Message 1
Dear Tim
You made a suggestion on Friday about a workflow I should try writing. The idea I got was that it should look up all protein ids for proteins with a given name from swissprot, then for each protein id look up the nucleotide sequence from which it was translated. I've got that working now.

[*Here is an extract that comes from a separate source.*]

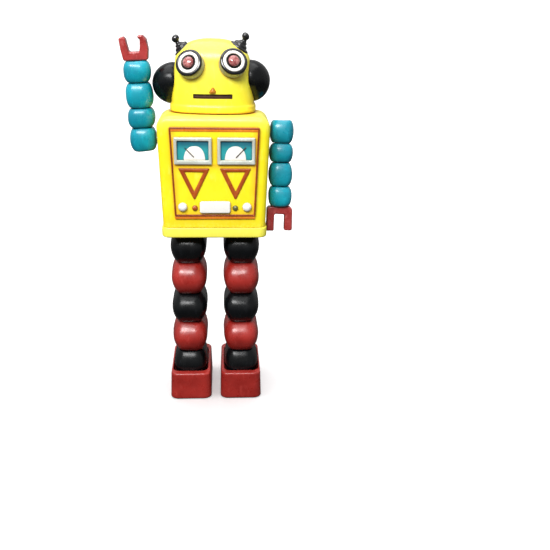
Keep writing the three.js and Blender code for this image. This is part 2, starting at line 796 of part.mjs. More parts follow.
function train() {
  const back = greatWheel.front + greatWheel.thick;
  const clickAngle = 90 * degree;
  const clickPivot = [12 * Math.cos(clickAngle), 12 * Math.sin(clickAngle)];
  // Teeth point down at the crank's pinion, which meets them with a space.
  const wheelForm = gear(greatWheel, -90 * degree, greatWheel.front, back);
  const lightening = [45, 135, 225, 315].map((angle) =>
    alongY(13 * Math.cos(angle * degree), 13 * Math.sin(angle * degree), -20, 0, 4.4, 10),
  );
  const wheelHoles = [alongY(0, 0, -20, 0, 2.3), alongY(...clickPivot, -20, 0, 1.4, 10), ...lightening];
  const wheel = cut(join(wheelForm, alongY(0, 0, greatWheel.front - 1.2, back, 4.4)), ...wheelHoles);
  add("great_wheel", "brass", wheel.translate(motor.x, 0, motor.z));

  const pawl = polygon([
    [clickPivot[0] - 2, clickPivot[1] + 2],
    [clickPivot[0] - 2, clickPivot[1] - 2],
    [6.1, 4.4],
    [6.7, 4.9],
    [clickPivot[0] + 2.6, clickPivot[1] + 0.6],
    [clickPivot[0] + 2, clickPivot[1] + 2],
  ]);
  const pivot = alongY(...clickPivot, greatWheel.front, back + 1, 1.1, 10);
  const click = join(upright(pawl, back + gap, back + 1.7), pivot);
  add("click", "steel", click.translate(motor.x, 0, motor.z));

  const pinionPhase = 90 * degree + 180 * degree / crankPinion.teeth;
  const crankForm = join(
    alongY(0, 0, -24.6, motor.back - 0.1, 1.2),
    gear(crankPinion, pinionPhase, -14, -9.5),
    gear(crankWheel, flyAngle, crankWheel.front, crankWheel.front + crankWheel.thick),
    alongY(0, 0, -24.9, -23.9, 4.5, 16),
    alongY(0, crankThrow, -25.7, -24.4, 1, 10),
  );
  add("crank_arbor", "steel", crankForm.translate(0, 0, crank.z));

  const flyPhase = flyAngle + 180 * degree + 180 * degree / flyPinion.teeth;
  const governor = join(
    alongY(0, 0, -23.5, motor.back - 0.1, 0.9),
    gear(flyPinion, flyPhase, -18, -14.5),
    alongY(0, 0, -6, 2, 2),
    block([-7, -5.5, -0.6], [7, 1.5, 0.6]),
  );
  add("governor", "steel", governor.translate(fly.x, 0, fly.z));
}

// The beam rocks by the angle that lifts a leg's lever through its own full swing.
const legSwing = 5;
const beamHalf = leg.x;
const beamRock = Math.asin((hip.leverReach * Math.sin(legSwing * degree)) / beamHalf) / degree;
const crankThrow = (crank.z - hip.z) * Math.sin(beamRock * degree);

function walkingBeam() {
  const front = -27.6;
  const back = -26;
  const arms = upright(
    polygon([
      [-beamHalf, -1.6],
      [0, -4],
      [beamHalf, -1.6],
      [beamHalf, 1.6],
      [4, 4],
      [3.4, crank.z - hip.z + 5],
      [-3.4, crank.z - hip.z + 5],
      [-4, 4],
      [-beamHalf, 1.6],
    ]),
    front,
    back,
  );
  const tips = [-1, 1].map((sign) => alongY(sign * beamHalf, 0, front, back, 2));
  const slot = rounded(-1.5, crank.z - hip.z - 2.4, 1.5, crank.z - hip.z + 2.4, 1.4);
  const beam = cut(join(arms, ...tips), upright(slot, -30, -20), alongY(0, 0, -30, -20, 1.8));
  add("walking_beam", "steel", beam.translate(0, 0, hip.z));
}

function hipAxle() {
  add("hip_axle", "steel", rod([-31, 0, hip.z], [31, 0, hip.z], hip.axle));
}

// ---------- Assembly ----------

torsoCasing();
basePan();
chest();
neckPost();
headPieces();
arms.forEach(armPieces);
sides.forEach(legPieces);
motorFrame();
mainspring();
windingPieces();
train();
walkingBeam();
hipAxle();

// The origin is the middle of the bounding box's bottom, on the surface the boots stand on.
const box = new THREE.Box3().setFromObject(robot, true);
robot.position.set(-(box.min.x + box.max.x) / 2, -(box.min.y + box.max.y) / 2, -box.min.z);

export default robot;
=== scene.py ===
"""Looks of a clockwork tin robot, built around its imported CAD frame.

Lengths are in millimetres until a piece is placed.
"""

import bmesh
import bpy
from math import atan2, copysign, cos, pi, radians, sin, sqrt, tan
from mathutils import Matrix, Vector, noise


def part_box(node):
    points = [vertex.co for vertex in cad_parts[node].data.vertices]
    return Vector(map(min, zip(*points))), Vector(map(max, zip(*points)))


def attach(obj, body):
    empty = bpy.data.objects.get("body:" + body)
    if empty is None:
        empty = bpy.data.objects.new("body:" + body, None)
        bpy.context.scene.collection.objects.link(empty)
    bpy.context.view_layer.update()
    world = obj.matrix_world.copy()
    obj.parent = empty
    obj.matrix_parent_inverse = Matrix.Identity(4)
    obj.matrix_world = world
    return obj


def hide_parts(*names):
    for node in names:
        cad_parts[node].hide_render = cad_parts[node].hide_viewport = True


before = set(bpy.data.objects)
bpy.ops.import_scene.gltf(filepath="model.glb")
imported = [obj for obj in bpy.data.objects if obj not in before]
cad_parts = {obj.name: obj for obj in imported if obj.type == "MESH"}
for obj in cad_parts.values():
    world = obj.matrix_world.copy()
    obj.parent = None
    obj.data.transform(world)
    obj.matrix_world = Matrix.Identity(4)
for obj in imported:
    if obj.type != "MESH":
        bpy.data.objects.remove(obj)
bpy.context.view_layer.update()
scene = bpy.context.scene
noise.seed_set(7)  # noise_vector is offset by this seed, and by the clock without it

# ---- The part's own frame ----

MM = 0.001
SIDES = (("left", 1), ("right", -1))
TORSO_FRONT, TORSO_BACK = -32.7, 13.8
TORSO_BOTTOM, TORSO_TOP = 154.1, 240.7
HALF_BELOW, HALF_ABOVE = 40.4, 43.6  # half the torso's width at its bottom and its top
WALL_LEAN = atan2(HALF_ABOVE - HALF_BELOW, TORSO_TOP - TORSO_BOTTOM)
pan_low, pan_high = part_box("base_pan")
casing_low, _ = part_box("torso_shell")
origin = Vector(((pan_low.x + pan_high.x) / 2, casing_low.y - TORSO_FRONT * MM, 0))
PART = Matrix.Translation(origin) @ Matrix.Scale(MM, 4)


def shift(x, y, z):
    return Matrix.Translation((x, y, z))


def spin(axis, degrees):
    return Matrix.Rotation(radians(degrees), 4, axis)


NECK_X, NECK_Y, NECK_RADIUS = -0.8, -5.0, 12.1
HEAD = PART @ shift(NECK_X, NECK_Y, 0) @ spin("Z", -4) @ shift(0, -NECK_Y, 0)
# The eyes, ears and antennas sit slightly out of level, turned about a point between mouth and nose.
TILT_Z = 256
TILTED = shift(0, 0, TILT_Z) @ spin("Y", -2.8) @ shift(0, 0, -TILT_Z)
ARM_Y = 2
ARM_LEAN = WALL_LEAN - radians(1)


def arm_frame(sign, x, z, turn):
    """An arm's place: its axis stands square to the leaning wall."""
    axis = Vector((sign * cos(WALL_LEAN), 0, -sin(WALL_LEAN)))
    return PART @ shift(sign * x, ARM_Y, z) @ spin(axis, -sign * turn) @ Matrix.Rotation(sign * ARM_LEAN, 4, "Y")


# ---- Materials ----


def set_range(node, *numbers):
    """Sets a Map Range node: from, from, to, to."""
    for key, number in zip(("From Min", "From Max", "To Min", "To Max"), numbers):
        node.inputs[key].default_value = number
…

For each proteind id generated for a given protein name, the workflow generates a list of embl nucleotide sequences cross referenced by the swiss prot record for the protein id.
So, for example, given protein name apolipoprotein, the following list of protein ids are generated
SWISSPROT:ABME_HUMAN
SWISSPROT:ABME_MESAU
SWISSPROT:ABME_MONDO
SWISSPROT:ABME_MOUSE
SWISSPROT:ABME_RABIT
... (loads more)
then for SWISSPROT:ABME_HUMAN, the following embl ids are generated:
EMBL:AB009422
EMBL:AB009423
EMBL:AB009424
...(about 5 more)
The sequences these refer to can then easily be looked up in embl using SRS.
I think you suggested these sequences should then be aligned against each other using clustalw, but I wasn't sure exactly how.
Should I do an alignment for each protein (eg align EMBL:AB009422,EMBL:AB009423,EMBL:AB009424, ... align all the sequences for SWISSPROT:ABME_MESAU against each other, align all the sequences fro SWISSPROT:ABME_MONDO against each other, producing a list of clustalw results) or do you want all of the sequences generated above aligned against each other, producing one clustalw result?
Stef